Même la garantie à vie n’est pas éternelle!

William Plante-Bischoff Et Emmanuel Cigana
2025-03-05 11:15:16

Un arrêt récent de la Cour d’appel du Québec (« CA »), Hamann c. Matériaux de construction Oldcastle Canada inc., 2024 QCCA 1705, confirme une décision de la Cour supérieure du Québec (« CS ») ayant rejeté une demande introductive d’instance en raison du défaut du demandeur d’intenter son recours dans les trois ans de la découverte de dommages aux tuiles installées sur sa toiture, lesquelles se brisaient à répétition.
Les faits
En 1994, Richard Hamann (le « Demandeur ») retient les services de l’entrepreneur Toitures Quatre-Saisons inc. (« Quatre-Saisons ») afin d’installer des tuiles de toiture de marque Permacon fabriquées par Les Matériaux de construction Oldcastle Canada inc. (« Permacon ») sur une nouvelle résidence.

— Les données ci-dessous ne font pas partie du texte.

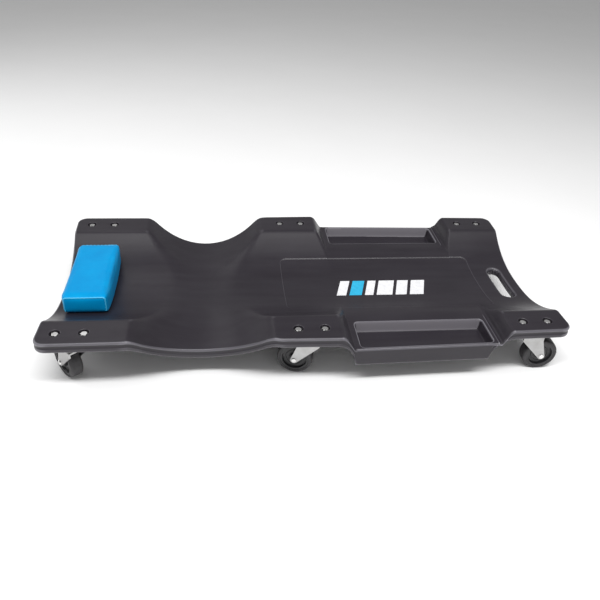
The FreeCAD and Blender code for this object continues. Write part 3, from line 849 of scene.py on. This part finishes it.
def set_camera():
    """The camera at the viewing angle of the reference."""
    data = bpy.data.cameras.new("camera")
    data.sensor_width = CAMERA_SENSOR
    data.lens = CAMERA_LENS
    data.clip_start = CAMERA_CLIP
    camera = link_object("camera", data)
    right = Vector((math.cos(CAMERA_TURN), -math.sin(CAMERA_TURN), 0))
    ahead = Vector((
        math.sin(CAMERA_TURN) * math.cos(CAMERA_DIP),
        math.cos(CAMERA_TURN) * math.cos(CAMERA_DIP),
        -math.sin(CAMERA_DIP),
    ))
    up = right.cross(ahead)
    rolled_right = right * math.cos(CAMERA_ROLL) + up * math.sin(CAMERA_ROLL)
    rolled_up = up * math.cos(CAMERA_ROLL) - right * math.sin(CAMERA_ROLL)
    turn = Matrix((rolled_right, rolled_up, -ahead)).transposed()
    camera.matrix_world = Matrix.Translation(CAMERA_PLACE) @ turn.to_4x4()
    bpy.context.scene.camera = camera


def soft_light(name, place, target, size, power):
    """A rectangular softbox that looks at a point."""
    data = bpy.data.lights.new(name, "AREA")
    data.shape = "RECTANGLE"
    data.size, data.size_y = size
    data.energy = power
    light = link_object(name, data)
    ahead = Vector(target) - Vector(place)
    light.matrix_world = Matrix.Translation(place) @ ahead.to_track_quat("-Z", "Y").to_matrix().to_4x4()


def set_light():
    """A dim surround and the softboxes, shown without a film curve."""
    world = bpy.data.worlds.new("surround")
    world.use_nodes = True
    shade = world.node_tree.nodes["Background"]
    shade.inputs["Color"].default_value = SURROUND_COLOR
    shade.inputs["Strength"].default_value = SURROUND_STRENGTH
    bpy.context.scene.world = world
    bpy.context.scene.view_settings.view_transform = "Standard"
    for row in LIGHTS:
        soft_light(*row)


def set_floor():
    """A broad pale floor."""
    corners = [(FLOOR_HALF * x, FLOOR_HALF * y, 0) for x, y in ((-1, -1), (1, -1), (1, 1), (-1, 1))]
    floor = mesh_object("studio_floor", corners, [(0, 1, 2, 3)])
    dress(floor.data, floor_paper())


# ---------------------------------------------------------------- pillow

# The cushion's box, how far its sides start inside it, and how high it lies over the board
PILLOW_LOW, PILLOW_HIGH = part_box("pillow_cover")
PILLOW_MIDDLE = (PILLOW_HIGH + PILLOW_LOW) / 2
PILLOW_ROUND = 5.5 * MM
PILLOW_START = 0.6 * MM
PILLOW_REST = 0.5 * MM
PILLOW_GAP = 0.3 * MM
PILLOW_CUTS = 15

# Filling: the cloth's mesh size, the part that is held, the pressure and the most that the cloth may move
PILLOW_VOXEL = 3.6 * MM
HELD_HEIGHT = 4 * MM
PRESSURE = 2.0
SIM_FRAMES = 20
PILLOW_CAP = 1.0 * MM

# How the cloth is drawn in and puckered beside each end seam
PULL_WIDTH = 4 * MM
PULL_DEPTH = 0.2 * MM
PUCKER_DEPTH = 0.25 * MM
PUCKER_RATE = 900

# The welt around each end
WELT_RADIUS = 1.2 * MM
WELT_RESOLUTION = 3
WELT_INSET = 2.6 * MM
WELT_POINTS = 96
WELT_START = 4 * MM
WELT_SINK = 0.2 * MM
WELT_OUT = 0.3 * MM
WELT_CENTRE_RISE = 4 * MM


def pillow_block():
    """The cushion before it is filled: a round-edged block whose bottom lies in the dish."""
    work = bmesh.new()
    bmesh.ops.create_cube(work, size=2.0)
    bmesh.ops.subdivide_edges(work, edges=work.edges, cuts=PILLOW_CUTS, use_grid_fill=True)
    half = (PILLOW_HIGH - PILLOW_LOW) / 2 - Vector((PILLOW_START, PILLOW_START, PILLOW_START / 2))
    core = half - Vector((PILLOW_ROUND, PILLOW_ROUND, PILLOW_ROUND))
    for vert in work.verts:
        place = Vector([vert.co[i] * half[i] for i in range(3)])
        inner = Vector([max(-core[i], min(core[i], place[i])) for i in range(3)])
        away = place - inner
        if away.length > PILLOW_ROUND:
            away *= PILLOW_ROUND / away.length
        place = inner + away + PILLOW_MIDDLE
        rest = board_at(place.x, place.y) + PILLOW_REST
        share = (place.z - PILLOW_MIDDLE.z + half.z) / (2 * half.z)
        place.z = rest + (PILLOW_HIGH.z - PILLOW_START - rest) * share
        vert.co = place
    bmesh.ops.recalc_face_normals(work, faces=work.faces)
    mesh = bpy.data.meshes.new("pillow")
    work.to_mesh(mesh)
    work.free()
    return link_object("pillow", mesh)


def fill_pillow(pillow):
    """Blow the cushion up as cloth, held where it lies on the board, and limit how far it swells."""
    step = pillow.modifiers.new("remesh", "REMESH")
    step.mode = "VOXEL"
    step.voxel_size = PILLOW_VOXEL
    settle(pillow)
    before = [vert.co.copy() for vert in pillow.data.vertices]
    held = pillow.vertex_groups.new(name="held")
    for vert in pillow.data.vertices:
        if vert.co.z < board_at(vert.co.x, vert.co.y) + HELD_HEIGHT:
            held.add([vert.index], 1.0, "REPLACE")
    settings = pillow.modifiers.new("cloth", "CLOTH").settings
    settings.use_pressure = True
    settings.uniform_pressure_force = PRESSURE
    settings.effector_weights.gravity = 0.0
    settings.vertex_group_mass = "held"
    for frame_number in range(1, SIM_FRAMES + 1):
        bpy.context.scene.frame_set(frame_number)
    settle(pillow)
    bpy.context.scene.frame_set(1)
    pillow.vertex_groups.clear()
    for vert, start in zip(pillow.data.vertices, before):
        move = vert.co - start
        if move.length > PILLOW_CAP:
            vert.co = start + move * (PILLOW_CAP / move.length)


def finish_pillow(pillow):
    """Smooth the filled cushion, pucker it at the end seams and keep it off the board."""
    step = pillow.modifiers.new("subdivide", "SUBSURF")
    step.levels = 1
    settle(pillow)
    ends = (PILLOW_LOW.y + WELT_INSET, PILLOW_HIGH.y - WELT_INSET)
    for vert in pillow.data.vertices:
        nearest = min(abs(vert.co.y - end) for end in ends)
        pull = math.exp(-(nearest / PULL_WIDTH) ** 2)
        around = vert.co.x + vert.co.z
        pucker = PUCKER_DEPTH * math.sin(around * PUCKER_RATE) * pull
        vert.co -= vert.normal * (PULL_DEPTH * pull + pucker)
        vert.co.z = max(vert.co.z, board_at(vert.co.x, vert.co.y) + PILLOW_GAP)
    shade_smooth(pillow.data)
    dress(pillow.data, MATERIALS["pillow_vinyl"])


def seam_points(pillow, y):
    """Points on the cushion's own surface around one end, above the board."""
    work = bmesh.new()
    work.from_mesh(pillow.data)
    tree = BVHTree.FromBMesh(work)
    centre = Vector((PILLOW_MIDDLE.x, y, PILLOW_MIDDLE.z + WELT_CENTRE_RISE))
    points = []
    for i in range(WELT_POINTS):
        turn = 2 * math.pi * i / WELT_POINTS
        ray = Vector((math.sin(turn), 0, -math.cos(turn)))
        hit = tree.ray_cast(centre, ray)[0]
        if hit and hit.z > board_at(hit.x, y) + WELT_START:
            points.append(hit - ray * WELT_SINK)
    work.free()
    return points


def end_seam(pillow, name, y, outward, material):
    """The welt around one end of the cushion."""
    points = seam_points(pillow, y)
    curve = bpy.data.curves.new(name, "CURVE")
    curve.dimensions = "3D"
    curve.bevel_depth = WELT_RADIUS
    curve.bevel_resolution = WELT_RESOLUTION
    curve.use_fill_caps = True
    spline = curve.splines.new("POLY")
    spline.points.add(len(points) - 1)
    for point, place in zip(spline.points, points):
        point.co = (place.x, place.y + outward * WELT_OUT, place.z, 1.0)
    shape = link_object(name, curve)
    mesh = bpy.data.meshes.new_from_object(shape)
    bpy.data.objects.remove(shape)
    made = link_object(name, mesh)
    shade_smooth(mesh)
    dress(mesh, material)
    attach(made, "root")


def build_pillow():
    """The head pillow with its two end seams."""
    pillow = pillow_block()
    fill_pillow(pillow)
    finish_pillow(pillow)
    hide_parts("pillow_cover", "pillow_foam")
    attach(pillow, "root")
    piping = pillow_piping()
    end_seam(pillow, "pillow_seam_right", PILLOW_LOW.y + WELT_INSET, -1, piping)
    end_seam(pillow, "pillow_seam_left", PILLOW_HIGH.y - WELT_INSET, 1, piping)


# ---------------------------------------------------------------- printed stripes

# The row's place on the middle panel, the bars' slant, gap and relative widths, the blue one, and the ink's height
STRIPES_X = (66 * MM, 258 * MM)
STRIPES_Y = (-34 * MM, 18 * MM)
STRIPE_SLANT = 16 * MM
STRIPE_GAP = 7 * MM
STRIPE_WIDTHS = (20, 26, 18, 34, 24, 30)
STRIPE_BLUE = 1
STRIPE_LIFT = 0.25 * MM
STRIPE_THICKNESS = 0.8 * STRIPE_LIFT
STRIPE_CELLS = (6, 14)


def stripe(name, start, width, material):
    """One slanted bar of ink on the middle panel."""
    along = np.linspace(start, start + width, STRIPE_CELLS[0] + 1)
    across = np.linspace(STRIPES_Y[0], STRIPES_Y[1], STRIPE_CELLS[1] + 1)
    x, y = np.meshgrid(along, across, indexing="ij")
    x = x + STRIPE_SLANT * (y - STRIPES_Y[0]) / (STRIPES_Y[1] - STRIPES_Y[0])
    top = np.stack([x, y, top_height(x, y) + STRIPE_LIFT], 2).reshape(-1, 3)
    under = top - np.array([0, 0, STRIPE_THICKNESS])
    quads, loop = sheet_faces(*x.shape)
    faces = [quads, quads[:, ::-1] + x.size, band_faces(loop, loop + x.size)]
    made = mesh_object(name, np.concatenate([top, under]), np.concatenate(faces), smooth=False)
    dress(made.data, material)
    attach(made, "root")


def build_stripes():
    """A plain row of slanted bars, one of them blue."""
    white = print_ink("ink_white", (0.80, 0.80, 0.82))
    blue = print_ink("ink_blue", (0.02, 0.42, 0.68))
    total = sum(STRIPE_WIDTHS) * MM + STRIPE_GAP * (len(STRIPE_WIDTHS) - 1)
    scale = (STRIPES_X[1] - STRIPES_X[0] - STRIPE_SLANT) / total
    start = STRIPES_X[0]
    for i, width in enumerate(STRIPE_WIDTHS):
        material = blue if i == STRIPE_BLUE else white
        stripe(f"stripe_{i + 1}", start, width * MM * scale, material)
        start += (width * MM + STRIPE_GAP) * scale


set_camera()
set_light()
set_floor()
paint_frame()
build_board()
build_pillow()
build_stripes()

En 1999, le Demandeur constate que certaines tuiles sont brisées. Il parvient à les remplacer en utilisant des tuiles excédentaires laissées sur place cinq ans plus tôt par Quatre-Saisons. Le Demandeur continue de remplacer lui-même les tuiles au fur et à mesure qu’elles se brisent, jusqu’à ce que survienne un important dégât d’eau en 2003.

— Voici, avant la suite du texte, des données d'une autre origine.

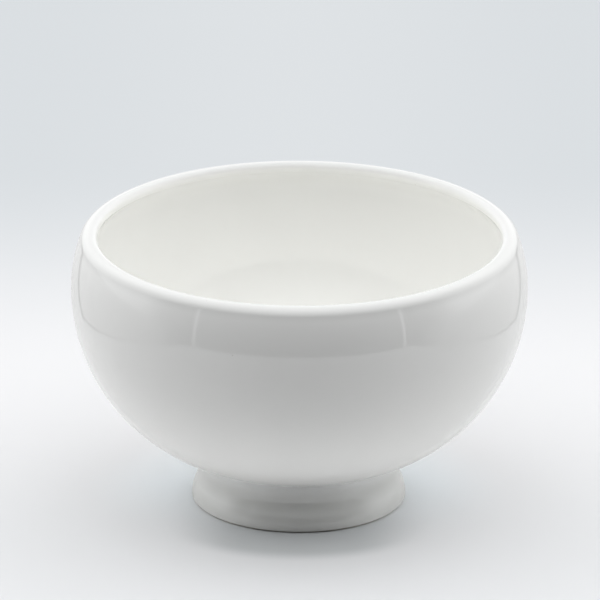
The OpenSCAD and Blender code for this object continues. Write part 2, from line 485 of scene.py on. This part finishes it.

Le 6 février 2004, deux représentants de Permacon visitent les lieux afin de constater les dommages. Permacon retient ensuite un expert pour inspecter la toiture et déceler la cause du problème. Ce dernier conclut que la détérioration prématurée des tuiles pourrait être causée par les cycles de gel et de dégel successifs.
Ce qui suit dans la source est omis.